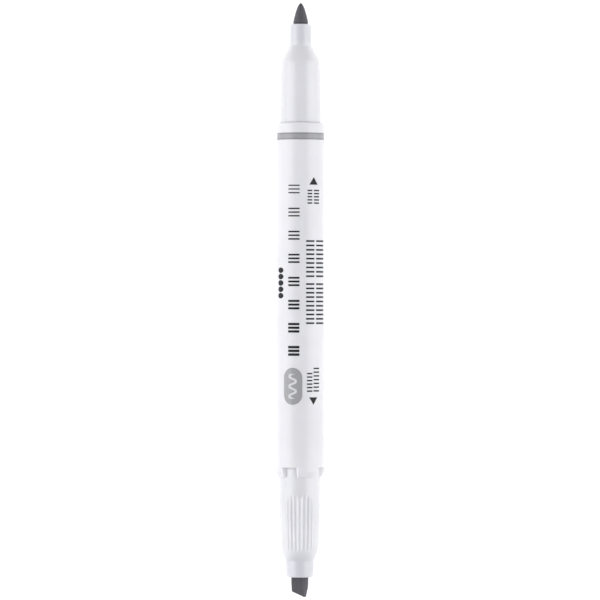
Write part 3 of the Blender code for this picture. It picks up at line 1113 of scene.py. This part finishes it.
class MARKER_OT_sections(bpy.types.Operator):
    """Make the smooth fine section and the ribbed bold section"""

    bl_idname = "marker.sections"
    bl_label = "Sections"

    def execute(self, context):
        sizes = context.scene.marker_section
        nibs = context.scene.marker_nibs
        # Painted shade near both mouths, for the dark nib seen through the thin wall
        mouth_shade_from, mouth_shade_to = 54.0 * MM, 57.0 * MM
        thin = (tuple(sizes.mouth_shade_colour), mouth_shade_from, mouth_shade_to)
        plastic = moulded_plastic("section_plastic", sizes, thin)
        fine = make_fine_section(sizes, nibs, plastic)
        hand_over(fine, "section_plastic", "fine_section")
        bold = make_bold_section(sizes, nibs, plastic)
        hand_over(bold, "section_plastic", "bold_section")
        return {"FINISHED"}


class MARKER_OT_nibs(bpy.types.Operator):
    """Make the bullet nib and the chisel nib"""

    bl_idname = "marker.nibs"
    bl_label = "Nibs"

    def execute(self, context):
        nibs = context.scene.marker_nibs
        dry, wet_and_shade = tuple(nibs.felt), tuple(nibs.wet_and_shade_felt)
        soaked = (BULLET_TIP - 1.2 * MM, BULLET_TIP)
        bullet_felt = inked_felt("bullet_felt", dry, wet_and_shade, soaked, FINE_MOUTH)
        fuller = toned(dry, nibs.chisel_tone)
        soaked = (-CHISEL_TIP - 1.0 * MM, -CHISEL_TIP - 0.2 * MM)
        chisel_felt = inked_felt(
            "chisel_felt", fuller, wet_and_shade, soaked, -BOLD_MOUTH, nibs.chisel_roll
        )
        hand_over(make_bullet_nib(nibs, bullet_felt), "nib_felt", "bullet_nib")
        hand_over(make_chisel_nib(nibs, chisel_felt), "nib_felt", "chisel_nib")
        return {"FINISHED"}


class MARKER_OT_reservoir(bpy.types.Operator):
    """Give the ink reservoir inside the marker its fibre and its film"""

    bl_idname = "marker.reservoir"
    bl_label = "Reservoir"

    def execute(self, context):
        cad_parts["reservoir_core"].material_slots[0].material = reservoir_fibre()
        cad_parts["reservoir_wrap"].material_slots[0].material = reservoir_film()
        return {"FINISHED"}


class MARKER_OT_print(bpy.types.Operator):
    """Print plain marks on the barrel: a band, lines, dots, ticks, arrows and a badge"""

    bl_idname = "marker.print"
    bl_label = "Print"

    def execute(self, context):
        sizes = context.scene.marker_print
        barrel = context.scene.marker_barrel
        black = printed_ink("print_black", tuple(sizes.black))
        grey = printed_ink("print_grey", tuple(sizes.grey), sizes.grey_gloss)
        pale = printed_ink("print_pale", tuple(sizes.pale))
        band_high = FINE_RIM - sizes.band_start
        borders = (band_high - sizes.band_width, band_high)
        ring = printed_ink("print_band", tuple(sizes.grey), sizes.grey_gloss, borders)
        slot = "barrel_plastic"
        hand_over(make_band(sizes, barrel, ring), slot)

        dots = Row(ellipse(1.2, 1.9), across=4.99, first=32.05, marks=5, pitch=1.38)
        to_fine = Row(arrow(1.65, 2.15, 1), across=-3.06, first=12.72)
        to_bold = Row(arrow(1.6, 2.05, -1), across=-3.06, first=60.35)
        badge = Row(capsule(8.0, 4.26), across=1.66, first=57.16)
        ribbon = badge._replace(outline=wave(5.4, 0.7, 0.5), lift=0.008)
        pieces = {
            "print_hatches": (black, hatch_rows(sizes.hatches)),
            "print_dots": (black, [dots]),
            "print_ticks": (black, tick_rows()),
            "print_arrows": (black, [to_fine, to_bold]),
            "print_badge": (grey, [badge]),
            "print_wave": (pale, [ribbon]),
        }
        for name, (ink, rows) in pieces.items():
            hand_over(print_rows(name, sizes, barrel, ink, rows), slot)
        return {"FINISHED"}


class MARKER_OT_stage(bpy.types.Operator):
    """Set up the pale floor, the soft lights and the camera"""

    bl_idname = "marker.stage"
    bl_label = "Stage"

    def execute(self, context):
        settings = context.scene.marker_stage
        add_floor(settings.floor_glow)
        add_sky(settings.zenith, settings.horizon)
        add_light("left_light", 1, settings.light_height, settings.left_light)
        add_light("right_light", -1, settings.light_height, settings.right_light)
        add_camera(settings)
        context.scene.view_settings.view_transform = "Standard"
        return {"FINISHED"}


class MARKER_PT_panel(bpy.types.Panel):
    """Lists the marker's pieces with their sizes"""

    bl_idname = "MARKER_PT_panel"
    bl_label = "Felt tip marker"
    bl_space_type = "VIEW_3D"
    bl_region_type = "UI"
    bl_category = "Marker"

    def draw(self, context):
        for operator, name, _ in PIECES:
            box = self.layout.box()
            box.operator(operator.bl_idname)
            if name:
                settings = getattr(context.scene, name)
                for size in settings.__annotations__:
                    box.prop(settings, size)


# Each piece's operator, and where its sizes are kept
PIECES = (
    (MARKER_OT_barrel, "marker_barrel", BarrelSizes),
    (MARKER_OT_sections, "marker_section", SectionSizes),
    (MARKER_OT_nibs, "marker_nibs", NibSizes),
    (MARKER_OT_reservoir, None, None),
    (MARKER_OT_print, "marker_print", PrintSizes),
    (MARKER_OT_stage, "marker_stage", StageSettings),
)


def register():
    for operator, name, group in PIECES:
        bpy.utils.register_class(operator)
        if group:
            bpy.utils.register_class(group)
            setattr(bpy.types.Scene, name, PointerProperty(type=group))
    bpy.utils.register_class(MARKER_PT_panel)


def unregister():
    bpy.utils.unregister_class(MARKER_PT_panel)
    for operator, name, group in reversed(PIECES):
        if group:
            delattr(bpy.types.Scene, name)
            bpy.utils.unregister_class(group)
        bpy.utils.unregister_class(operator)


def main():
    register()
    bpy.ops.marker.barrel()
    bpy.ops.marker.sections()
    bpy.ops.marker.nibs()
    bpy.ops.marker.reservoir()
    bpy.ops.marker.print()
    bpy.ops.marker.stage()


if __name__ == "__main__":
    main()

::::

* WHAT IS EXPECTED
Give back the whole listing exactly as it reads.

* FULL SOLUTION
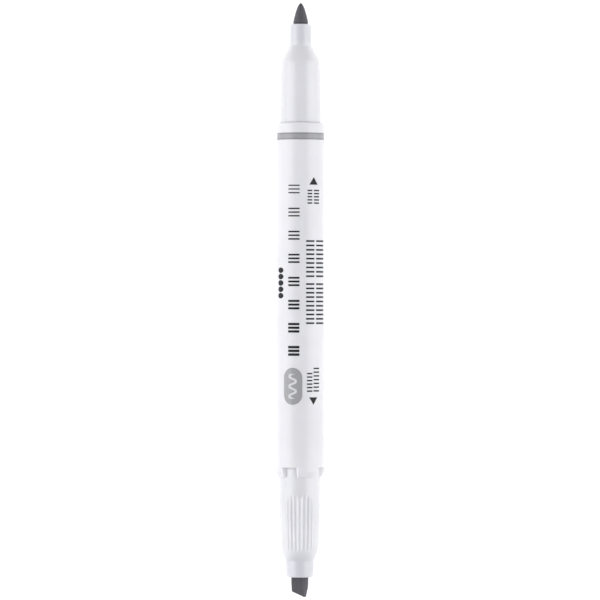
Write part 3 of the Blender code for this picture. It picks up at line 1113 of scene.py. This part finishes it.
class MARKER_OT_sections(bpy.types.Operator):
    """Make the smooth fine section and the ribbed bold section"""

    bl_idname = "marker.sections"
    bl_label = "Sections"

    def execute(self, context):
        sizes = context.scene.marker_section
        nibs = context.scene.marker_nibs
        # Painted shade near both mouths, for the dark nib seen through the thin wall
        mouth_shade_from, mouth_shade_to = 54.0 * MM, 57.0 * MM
        thin = (tuple(sizes.mouth_shade_colour), mouth_shade_from, mouth_shade_to)
        plastic = moulded_plastic("section_plastic", sizes, thin)
        fine = make_fine_section(sizes, nibs, plastic)
        hand_over(fine, "section_plastic", "fine_section")
        bold = make_bold_section(sizes, nibs, plastic)
        hand_over(bold, "section_plastic", "bold_section")
        return {"FINISHED"}


class MARKER_OT_nibs(bpy.types.Operator):
    """Make the bullet nib and the chisel nib"""

    bl_idname = "marker.nibs"
    bl_label = "Nibs"

    def execute(self, context):
        nibs = context.scene.marker_nibs
        dry, wet_and_shade = tuple(nibs.felt), tuple(nibs.wet_and_shade_felt)
        soaked = (BULLET_TIP - 1.2 * MM, BULLET_TIP)
        bullet_felt = inked_felt("bullet_felt", dry, wet_and_shade, soaked, FINE_MOUTH)
        fuller = toned(dry, nibs.chisel_tone)
        soaked = (-CHISEL_TIP - 1.0 * MM, -CHISEL_TIP - 0.2 * MM)
        chisel_felt = inked_felt(
            "chisel_felt", fuller, wet_and_shade, soaked, -BOLD_MOUTH, nibs.chisel_roll
        )
        hand_over(make_bullet_nib(nibs, bullet_felt), "nib_felt", "bullet_nib")
        hand_over(make_chisel_nib(nibs, chisel_felt), "nib_felt", "chisel_nib")
        return {"FINISHED"}


class MARKER_OT_reservoir(bpy.types.Operator):
    """Give the ink reservoir inside the marker its fibre and its film"""

    bl_idname = "marker.reservoir"
    bl_label = "Reservoir"

    def execute(self, context):
        cad_parts["reservoir_core"].material_slots[0].material = reservoir_fibre()
        cad_parts["reservoir_wrap"].material_slots[0].material = reservoir_film()
        return {"FINISHED"}


class MARKER_OT_print(bpy.types.Operator):
    """Print plain marks on the barrel: a band, lines, dots, ticks, arrows and a badge"""

    bl_idname = "marker.print"
    bl_label = "Print"

    def execute(self, context):
        sizes = context.scene.marker_print
        barrel = context.scene.marker_barrel
        black = printed_ink("print_black", tuple(sizes.black))
        grey = printed_ink("print_grey", tuple(sizes.grey), sizes.grey_gloss)
        pale = printed_ink("print_pale", tuple(sizes.pale))
        band_high = FINE_RIM - sizes.band_start
        borders = (band_high - sizes.band_width, band_high)
        ring = printed_ink("print_band", tuple(sizes.grey), sizes.grey_gloss, borders)
        slot = "barrel_plastic"
        hand_over(make_band(sizes, barrel, ring), slot)

        dots = Row(ellipse(1.2, 1.9), across=4.99, first=32.05, marks=5, pitch=1.38)
        to_fine = Row(arrow(1.65, 2.15, 1), across=-3.06, first=12.72)
        to_bold = Row(arrow(1.6, 2.05, -1), across=-3.06, first=60.35)
        badge = Row(capsule(8.0, 4.26), across=1.66, first=57.16)
        ribbon = badge._replace(outline=wave(5.4, 0.7, 0.5), lift=0.008)
        pieces = {
            "print_hatches": (black, hatch_rows(sizes.hatches)),
            "print_dots": (black, [dots]),
            "print_ticks": (black, tick_rows()),
            "print_arrows": (black, [to_fine, to_bold]),
            "print_badge": (grey, [badge]),
            "print_wave": (pale, [ribbon]),
        }
        for name, (ink, rows) in pieces.items():
            hand_over(print_rows(name, sizes, barrel, ink, rows), slot)
        return {"FINISHED"}


class MARKER_OT_stage(bpy.types.Operator):
    """Set up the pale floor, the soft lights and the camera"""

    bl_idname = "marker.stage"
    bl_label = "Stage"

    def execute(self, context):
        settings = context.scene.marker_stage
        add_floor(settings.floor_glow)
        add_sky(settings.zenith, settings.horizon)
        add_light("left_light", 1, settings.light_height, settings.left_light)
        add_light("right_light", -1, settings.light_height, settings.right_light)
        add_camera(settings)
        context.scene.view_settings.view_transform = "Standard"
        return {"FINISHED"}


class MARKER_PT_panel(bpy.types.Panel):
    """Lists the marker's pieces with their sizes"""

    bl_idname = "MARKER_PT_panel"
    bl_label = "Felt tip marker"
    bl_space_type = "VIEW_3D"
    bl_region_type = "UI"
    bl_category = "Marker"

    def draw(self, context):
        for operator, name, _ in PIECES:
            box = self.layout.box()
            box.operator(operator.bl_idname)
            if name:
                settings = getattr(context.scene, name)
                for size in settings.__annotations__:
                    box.prop(settings, size)


# Each piece's operator, and where its sizes are kept
PIECES = (
    (MARKER_OT_barrel, "marker_barrel", BarrelSizes),
    (MARKER_OT_sections, "marker_section", SectionSizes),
    (MARKER_OT_nibs, "marker_nibs", NibSizes),
    (MARKER_OT_reservoir, None, None),
    (MARKER_OT_print, "marker_print", PrintSizes),
    (MARKER_OT_stage, "marker_stage", StageSettings),
)


def register():
    for operator, name, group in PIECES:
        bpy.utils.register_class(operator)
        if group:
            bpy.utils.register_class(group)
            setattr(bpy.types.Scene, name, PointerProperty(type=group))
    bpy.utils.register_class(MARKER_PT_panel)


def unregister():
    bpy.utils.unregister_class(MARKER_PT_panel)
    for operator, name, group in reversed(PIECES):
        if group:
            delattr(bpy.types.Scene, name)
            bpy.utils.unregister_class(group)
        bpy.utils.unregister_class(operator)


def main():
    register()
    bpy.ops.marker.barrel()
    bpy.ops.marker.sections()
    bpy.ops.marker.nibs()
    bpy.ops.marker.reservoir()
    bpy.ops.marker.print()
    bpy.ops.marker.stage()


if __name__ == "__main__":
    main()